Most of all, I got to sense the special feeling of community that Chautauqua engenders. Once you get your gate pass that allows you in and out of the little town, you feel like you are in Brigadoon, the fantastic creation of the 1940s Broadway musical. I compare it to Cooperstown and Key West with water nearby and quaint houses everywhere and flowers and flowers galore.

Just two example of Chautauquan community - I told some ardent softball players who are intense fans of the Pittsburgh Pirates that I was an Oriole fan.
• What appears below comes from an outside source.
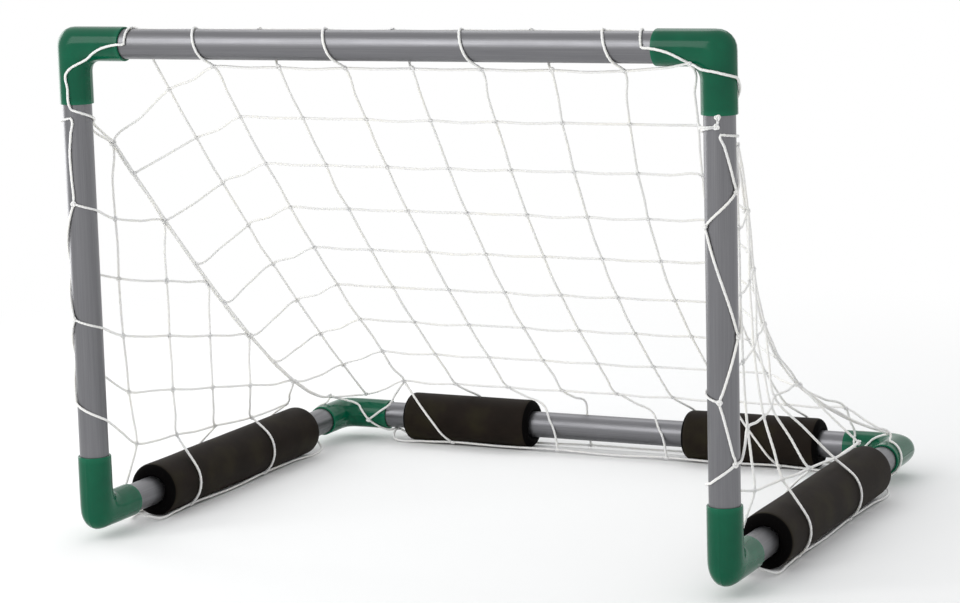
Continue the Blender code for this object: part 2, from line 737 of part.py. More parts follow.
def rear_corner(net, side):
    """Where the seam ends, cords cross the rear elbow to the border under the tube."""
    bare, arm, foam = rear_round(TUBE_RADIUS), rear_round(ELBOW_RADIUS), rear_round(FLOAT_RADIUS)
    lip = HALF_WIDTH - ELBOW_ARM
    column = 0
    if side == RIGHT:
        column = COLUMNS
        net.knot((column, BACK_ROWS), back_point(column, BACK_ROWS), KNOT_RISE)
        net.line([(column - 1, BACK_ROWS), (column, BACK_ROWS), ("seam", RIGHT, BACK_ROWS - 1)])
    net.strand(("end", side), (column, BACK_ROWS))
    dip, near = (side * (lip + 17 * MM), -13), (side * (lip + 29 * MM), 40)
    edge = (side * (lip - 1 * MM), -70)
    net.knot(("dip", side), arm.at(*dip))
    corner = Vector((side * (HALF_WIDTH - 9 * MM), GOAL_DEPTH - 20 * MM, ELBOW_RADIUS + 2 * MM))
    net.strand(("end", side), ("dip", side), [Spot(corner), arm.at(*near), *arm.turn(near, dip)])
    net.strand(("dip", side), ("under", side), [*arm.turn(dip, edge), arm.at(*edge)])
    if side == LEFT:
        up = [arm.at(-lip - 5 * MM, 20), bare.at(6 * MM - lip, 45, 5 * MM), foam.at(11 * MM - lip, 62)]
        net.strand(("dip", side), (1, BACK_ROWS), up)
    else:
        up = [arm.at(lip + 12 * MM, 20), arm.at(lip + 12 * MM, 50, 3 * MM)]
        net.strand(("dip", side), (column, BACK_ROWS), up)


def back_panel():
    net = Net(Y + Z)
    back_grid(net)
    crossbar_border(net)
    for side in (LEFT, RIGHT):
        top_corner(net, side)
        back_seam(net, side)
    rear_foot(net)
    for side in (LEFT, RIGHT):
        rear_corner(net, side)
    return net.mesh("net_back")


def facing(first, second):
    """The turn that takes an elbow's X arm to first and its Z arm to second."""
    return Matrix((first, second.cross(first), second)).transposed()


def make_frame():
    tube = material("satin_grey_tube", "9A9A9C", 0.35, 0.8)
    plastic = material("green_moulded_plastic", "0B6A48", 0.3)
    bottom_left, bottom_right = X * -HALF_WIDTH, X * HALF_WIDTH
    back = Y * GOAL_DEPTH
    up = Z * GOAL_HEIGHT
    seat = 2 * (ELBOW_STOP + FIT)
    along_x = facing(Z, X)
    along_y = facing(X, Y)
    post = tube_mesh("post", GOAL_HEIGHT - seat)
    across = tube_mesh("crossbar", GOAL_WIDTH - seat)
    base = tube_mesh("side_tube", GOAL_DEPTH - seat)
    make_object("post_left", post, tube, bottom_left + up / 2)
    make_object("post_right", post, tube, bottom_right + up / 2)
    make_object("crossbar", across, tube, up, along_x)
    make_object("rear_tube", across, tube, back, along_x)
    make_object("side_tube_left", base, tube, bottom_left + back / 2, along_y)
    make_object("side_tube_right", base, tube, bottom_right + back / 2, along_y)
    elbow = elbow_mesh()
    corners = {
        "elbow_top_left": (bottom_left + up, X, -Z),
        "elbow_top_right": (bottom_right + up, -X, -Z),
        "elbow_front_left": (bottom_left, Y, Z),
        "elbow_front_right": (bottom_right, Y, Z),
        "elbow_rear_left": (bottom_left + back, X, -Y),
        "elbow_rear_right": (bottom_right + back, -X, -Y),
    }
    for name, (place, first, second) in corners.items():
        make_object(name, elbow, plastic, place, facing(first, second))


def make_floats():
    foam = material("charcoal_foam", "2A2825", 0.85)
    long_foam = float_mesh("side_float", SIDE_FLOAT_LENGTH)
    short_foam = float_mesh("rear_float", REAR_FLOAT_LENGTH)
    for side, name in ((LEFT, "left"), (RIGHT, "right")):
        middle = SIDE_FLOAT_START + SIDE_FLOAT_LENGTH / 2
        make_object(f"float_side_{name}", long_foam, foam, Vector((side * HALF_WIDTH, middle, 0)))
        inset = HALF_WIDTH - REAR_FLOAT_START - REAR_FLOAT_LENGTH / 2
        quarter = Matrix.Rotation(radians(90), 3, "Z")
        make_object(f"float_rear_{name}", short_foam, foam, Vector((side * inset, GOAL_DEPTH, 0)), quarter)


def make_net():
    cord = material("white_net_cord", "E9E8E4", 0.7)
    make_object("net_back", back_panel(), cord, Vector())
    make_object("net_left", side_panel(LEFT), cord, Vector())
    make_object("net_right", side_panel(RIGHT), cord, Vector())


clear_scene()
goal_frame = bpy.data.objects.new("goal_frame", None)
bpy.context.scene.collection.objects.link(goal_frame)
make_frame()
make_floats()
make_net()

# The finished goal stands on its floats, with its origin under the middle of its box.
bpy.context.view_layer.update()
solids = [piece for piece in bpy.data.objects if piece.type == "MESH"]
reach = [(piece.matrix_world @ corner.co).y for piece in solids for corner in piece.data.vertices]
goal_frame.location = (0, -(min(reach) + max(reach)) / 2, BASE_RISE)
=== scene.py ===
# %% [markdown]
# # A small soccer goal for the pool
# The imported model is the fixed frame: it says where every tube, elbow, float and panel of net is. This
# lesson dresses it. Each piece is built again with the detail that shows, stands for one solid of the
# frame, and rides on the body that this solid belongs to.

# %% Load the frame
from math import acos, atan2, ceil, cos, degrees, hypot, pi, radians, sin, sqrt, tau
from random import Random
from typing import NamedTuple

import bmesh
import bpy
import numpy as np
from mathutils import Matrix, Vector


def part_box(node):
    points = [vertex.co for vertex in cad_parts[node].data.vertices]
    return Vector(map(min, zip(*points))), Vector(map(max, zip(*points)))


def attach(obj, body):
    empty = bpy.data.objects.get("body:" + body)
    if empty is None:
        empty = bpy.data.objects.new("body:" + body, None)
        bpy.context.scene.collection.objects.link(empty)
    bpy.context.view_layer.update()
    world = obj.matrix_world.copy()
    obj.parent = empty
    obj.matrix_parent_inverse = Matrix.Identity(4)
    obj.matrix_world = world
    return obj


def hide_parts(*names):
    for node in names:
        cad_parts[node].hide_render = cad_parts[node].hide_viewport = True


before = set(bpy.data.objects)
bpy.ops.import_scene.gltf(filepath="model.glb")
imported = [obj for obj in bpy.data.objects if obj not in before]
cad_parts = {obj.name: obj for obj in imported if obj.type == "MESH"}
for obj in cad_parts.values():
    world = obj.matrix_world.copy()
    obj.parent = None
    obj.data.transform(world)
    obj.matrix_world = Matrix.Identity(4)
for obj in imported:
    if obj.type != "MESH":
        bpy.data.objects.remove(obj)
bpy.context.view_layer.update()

MM = 0.001
X, Y, Z = Vector((1, 0, 0)), Vector((0, 1, 0)), Vector((0, 0, 1))

# %% [markdown]
# The whole scene is measured from one point, as the maker's drawing is: half way between the posts, in
# the plane of their axes, at the height of the base tubes' axes. The sizes could be typed in here. They
# are measured on the frame's own solids, so that they always agree with it.

# %% Find the origin of the drawing and the real sizes
def middle(node):
    low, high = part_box(node)
    return (low + high) / 2


def size(node):
    low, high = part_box(node)
    return high - low


posts = middle("post_left"), middle("post_right")
ORIGIN = Vector(((posts[0].x + posts[1].x) / 2, posts[0].y, middle("side_tube_left").z))
HALF_WIDTH = (posts[1].x - posts[0].x) / 2
GOAL_HEIGHT = middle("crossbar").z - ORIGIN.z
GOAL_DEPTH = middle("rear_tube").y - ORIGIN.y
TUBE_RADIUS = round(size("crossbar").z / 2 / MM, 1) * MM
print(f"goal {2 * HALF_WIDTH:.3f} m wide, {GOAL_HEIGHT:.3f} high, {GOAL_DEPTH:.3f} deep between tube axes")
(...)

The next day one of them gifted me with two 1965 Topps cards, one of Brooks Robinson and one of "Boog Powell outfielder"!

Second item - after indulging my metrosexual tastes with a massage and pedi-manicure,
the owners of the St. Elmo's Spa gave me some cherry tomatoes and organic corn on the cob from their garden. How tasty they were after my return to NYC.

For information of the nine weeks of Chautauqua in 2017, check out www.ciweb.org
Am making plans that some form of "Baseball and American Culture" returns.

That's all for now - always remember: Take it easy but take it!